The only other explanation could have been that the bulbs themselves had grown so tightly over the years that they had simply run out of space. If there was no more space to be had either left or right, behind, in front or below, then the only way left was stright up. It seemed a waste to leave them to the mercy of rain, drought and frost, the air here at this time of year is far too cold, so I will just have to winkle them all out and find them a new corner to let rip in.
There is warmth underground even during quite cold spells, and many hundreds if not thousands of wild things depend on underground warmth for survival. This week though I heard of one which was accidentally unearthed.
An Unst friend telephoned me to say that she had come across a large, beautiful bumble bee in her compost heap. It was alive, and moving, though not very much apparently. It was a bitterly cold day with a reasonably hard frost.
There are no magic solutions to these micro crises of wild things, at risk of harm through the quite innocent activity of humans. The best chance of the bee’s survival seemed to be to remove it to a warmer, dryer spot and leave it with a drop of honeyed water, until the weather improved. The intention then was to release it near the same corner of the compost heap and let it, restored by a sweet nip of nectar, burrow back into its former sheltering haven.

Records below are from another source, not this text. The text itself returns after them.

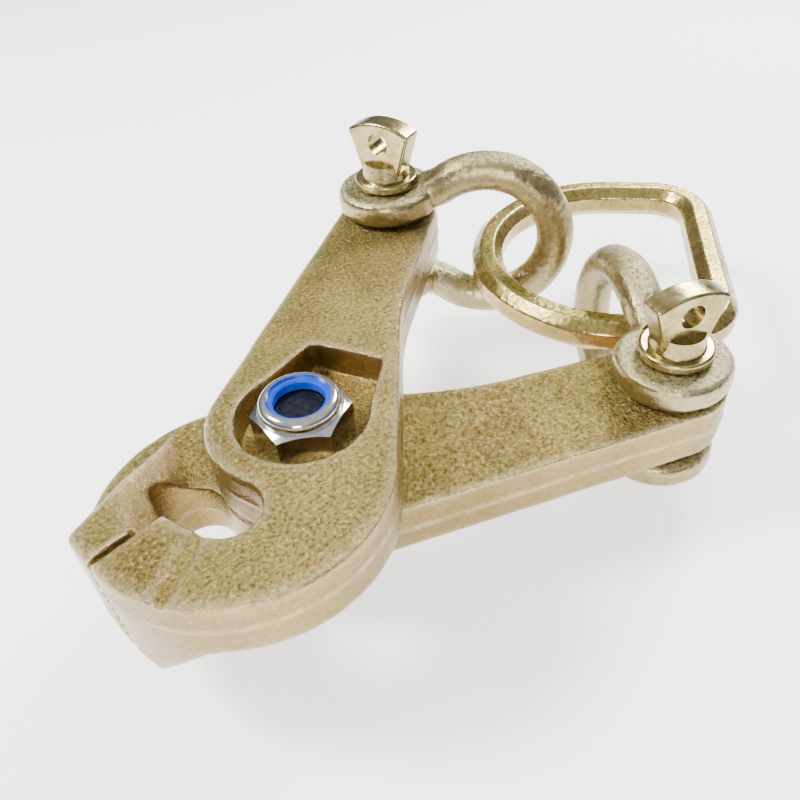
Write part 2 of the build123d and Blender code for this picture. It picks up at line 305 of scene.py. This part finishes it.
def outwardness(vertex):
    """How far the vertex stands out from its neighbours, as a share of their distance."""
    near = [edge.other_vert(vertex).co for edge in vertex.link_edges]
    count = max(1, len(near))
    middle = sum(near, Vector()) / count
    reach = sum((point - vertex.co).length for point in near) / count
    return max(0.0, (vertex.co - middle).dot(vertex.normal) / max(reach, 1e-9))


def mark_edges(piece, gain, blur=2):
    """A point attribute that is 1 on outward edges, for the bright wear there."""
    shape = bmesh.new()
    shape.from_mesh(piece.data)
    values = {vertex.index: outwardness(vertex) for vertex in shape.verts}
    for step in range(blur):
        values = {v.index: (values[v.index] + sum(values[e.other_vert(v).index] for e in v.link_edges))
                  / (1 + len(v.link_edges)) for v in shape.verts}
    shape.free()
    layer = piece.data.attributes.new("edge", "FLOAT", "POINT")
    layer.data.foreach_set("value", [min(1.0, values[i] * gain) for i in range(len(values))])


def move_points(piece, rule):
    """Moves each point along its normal by what rule(point, normal) gives, in mm."""
    mesh = piece.data
    normals = [vertex.normal.copy() for vertex in mesh.vertices]
    for vertex, normal in zip(mesh.vertices, normals):
        vertex.co += normal * (rule(vertex.co / MM, normal) * MM)
    mesh.update()


def flash_ridge(above):
    """Height of the raised line that the dies leave, this far above its middle."""
    away = abs(above) / FLASH_HALF_WIDTH
    return FLASH_HEIGHT * max(0.0, 1 - away * away)


def near_teeth(at):
    """1 within 2 mm of the bite's plane, where the teeth stay crisp, and 0 from 4 mm away."""
    return min(1.0, max(0.0, (4 - abs(at.y)) / 2)) if at.x < 14 else 0.0


def forged_arm(node, plate_middle):
    """The flash ridge follows every upright wall, those of the bores among them."""
    piece = skin_of(node, node + "_forging", ARM_SKIN, ARM_SOFTENING, near_teeth)

    def rule(at, normal):
        wall = max(0.0, 1 - abs(normal.z) * 1.6)
        uneven = 0.14 * noise.noise(at * 0.09) + 0.06 * noise.noise(at * 0.35)
        line = flash_ridge(at.z - plate_middle - 0.5 * math.sin(at.x * 0.07)) * wall
        line *= 0.55 + 0.45 * noise.noise(at * 0.2)
        return uneven - ARM_INSET + line

    move_points(piece, rule)
    mark_edges(piece, 5.0)
    return piece


def forged_bar(node, name, soften, uneven, fine, inset, gain):
    """uneven, fine and inset are in mm."""
    piece = skin_of(node, name, BAR_SKIN, soften)

    def rule(at, normal):
        return uneven * noise.noise(at * 0.11) + fine * noise.noise(at * 0.5) - inset

    move_points(piece, rule)
    mark_edges(piece, gain)
    return piece


def forged_bow(node, name):
    return forged_bar(node, name, BOW_SOFTENING, uneven=0.24, fine=0.12, inset=0.22, gain=2.0)


def forged_ring(node, name):
    return forged_bar(node, name, RING_SOFTENING, uneven=0.14, fine=0.05, inset=0.10, gain=4.0)


def place(piece, node, body, material):
    piece.data.materials.clear()
    piece.data.materials.append(material)
    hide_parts(node)
    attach(piece, body)


def repaint(node, material, bevel=0.0):
    """bevel is in mm."""
    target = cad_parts[node]
    target.data.materials.clear()
    target.data.materials.append(material)
    if bevel:
        rounding = target.modifiers.new("rounding", "BEVEL")
        rounding.width = bevel * MM
        rounding.segments = 2
        rounding.limit_method = "ANGLE"
        rounding.angle_limit = math.radians(35)


def make_clamp():
    place(forged_arm("upper_arm", PLATE_MIDDLE), "upper_arm", "upper_arm", GOLD)
    place(forged_arm("lower_arm", -PLATE_MIDDLE), "lower_arm", "base", GOLD)
    for side in ("upper", "lower"):
        bow = forged_bow(side + "_shackle_bow", side + "_bow_forging")
        place(bow, side + "_shackle_bow", side + "_shackle", SHACKLE)
    place(forged_ring("pull_ring", "ring_forging"), "pull_ring", "ring", RING)
    repaint("upper_shackle_pin", PIN)
    repaint("lower_shackle_pin", PIN)
    repaint("pivot_nut", NUT, 0.25)
    repaint("pivot_bolt", BOLT)
    repaint("nylon_insert", NYLON, 0.2)


# ---- floor, light and air ----
def add_floor():
    height = cad_box[0].z
    reach = FLOOR_REACH
    mesh = bpy.data.meshes.new("floor")
    corners = [(-reach, -reach, height), (reach, -reach, height),
               (reach, reach, height), (-reach, reach, height)]
    mesh.from_pydata(corners, [], [(0, 1, 2, 3)])
    material = bpy.data.materials.new("floor_white")
    material.use_nodes = True
    inputs = material.node_tree.nodes["Principled BSDF"].inputs
    inputs["Base Color"].default_value = rgb(0.93, 0.93, 0.93)
    inputs["Roughness"].default_value = 0.9
    inputs["Specular IOR Level"].default_value = 0.1
    inputs["Emission Color"].default_value = rgb(1, 1, 1)
    inputs["Emission Strength"].default_value = 1.6
    mesh.materials.append(material)
    floor = bpy.data.objects.new("floor", mesh)
    bpy.context.collection.objects.link(floor)


def add_lamp(name, at, power):
    data = bpy.data.lights.new(name, "AREA")
    data.shape = "DISK"
    data.size = LAMP_SIZE
    data.energy = power
    light = bpy.data.objects.new(name, data)
    light.location = at
    light.rotation_euler = (Vector(LIGHTS_AIM) - Vector(at)).to_track_quat("-Z", "Y").to_euler()
    bpy.context.collection.objects.link(light)


def add_air():
    """A sky that is dark near the horizon and white overhead."""
    world = bpy.data.worlds.new("air")
    bpy.context.scene.world = world
    world.use_nodes = True
    tree = world.node_tree
    direction = tree.nodes.new("ShaderNodeTexCoord")
    split = tree.nodes.new("ShaderNodeSeparateXYZ")
    shade = tree.nodes.new("ShaderNodeValToRGB")
    low, high = shade.color_ramp.elements
    low.position = 0.05
    low.color = rgb(0.05, 0.05, 0.05)
    high.position = 0.75
    high.color = rgb(1.0, 1.0, 1.0)
    background = tree.nodes["Background"]
    background.inputs["Strength"].default_value = 0.75
    tree.links.new(direction.outputs["Generated"], split.inputs[0])
    tree.links.new(split.outputs["Z"], shade.inputs[0])
    tree.links.new(shade.outputs["Color"], background.inputs["Color"])


make_clamp()
add_floor()
add_lamp("key", (-0.30, 0.45, 0.70), 15)
add_lamp("side", (0.70, 0.10, 0.45), 8)
add_lamp("front", (-0.50, -0.45, 0.30), 4)
add_air()
add_camera()
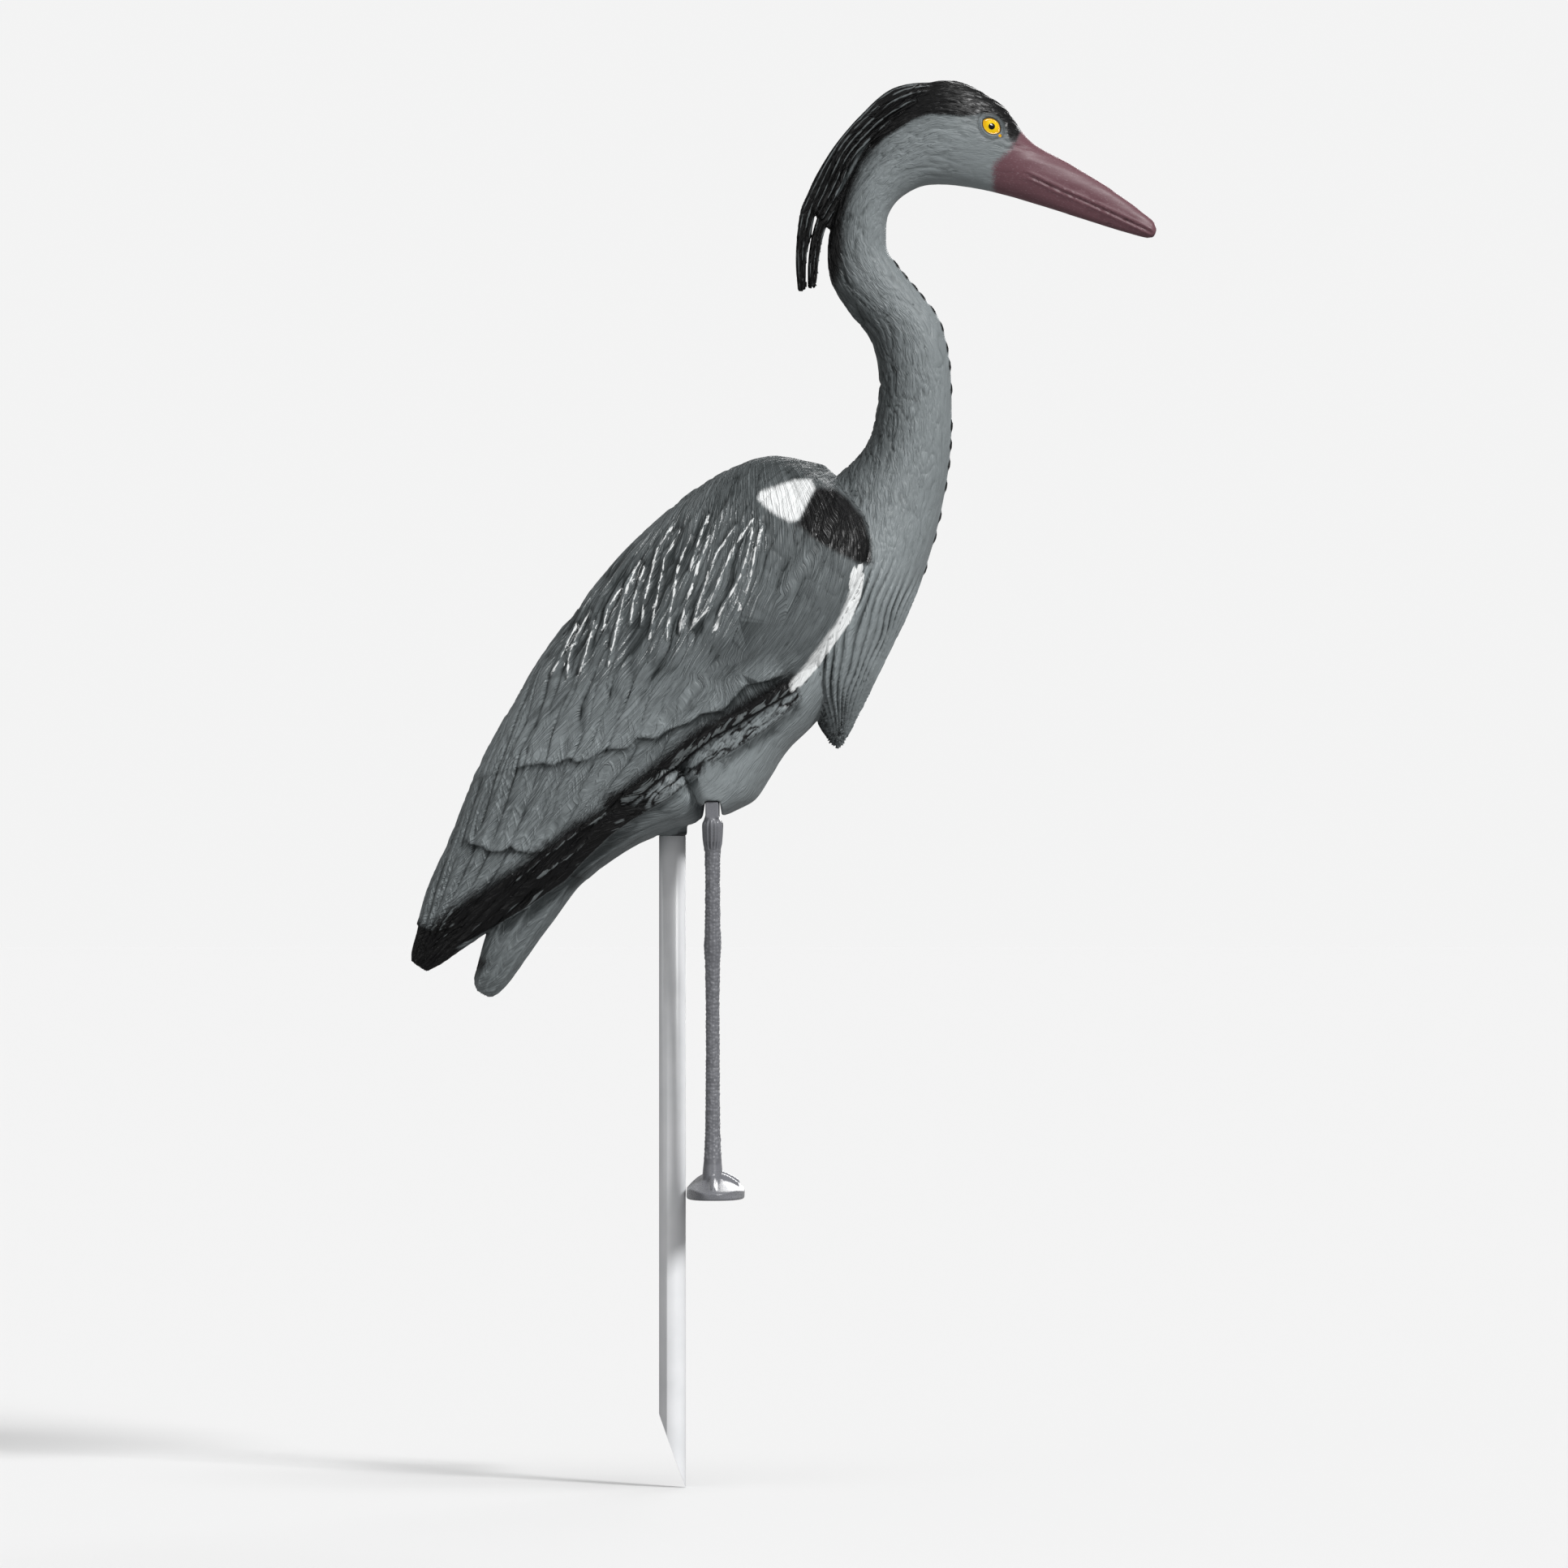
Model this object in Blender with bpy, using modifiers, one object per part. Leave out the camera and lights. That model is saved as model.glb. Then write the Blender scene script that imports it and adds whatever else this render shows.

The days are noticeably lengthening now. Driving south, especially on wet roads, can be excruciating when the route swings into the path of the sun’s reflecting glare. It can be blinding. Facing north is fabulous and easy by contrast. Everything is lit with such clean, fierce light, that tiny details can be visible miles away. It’s hard, when walking along the roadside, northwards, on a glorious day, to remember that the drivers coming the other way may not be able to see you at all.
Many routes just now are filled with the sounds of running water. Rain and waterlogged ground can be a nuisance, but if you are properly dressed, warm and insulated against the wet, a walk in the rain can be wonderful. Birds seem less aware of your presence; drains and stanks, ditches and burns flow with a different music. Try it next time you have an hour or so and it’s drizzling.
The weather is never as grim outside as it looks from indoors. I like to take a folded sheet of bubble wrap, find a level spot near a burn and just watch the flowing currents as they quarrel and race, tinkering with the debris which has washed to the margins. It’s a great way to unwind.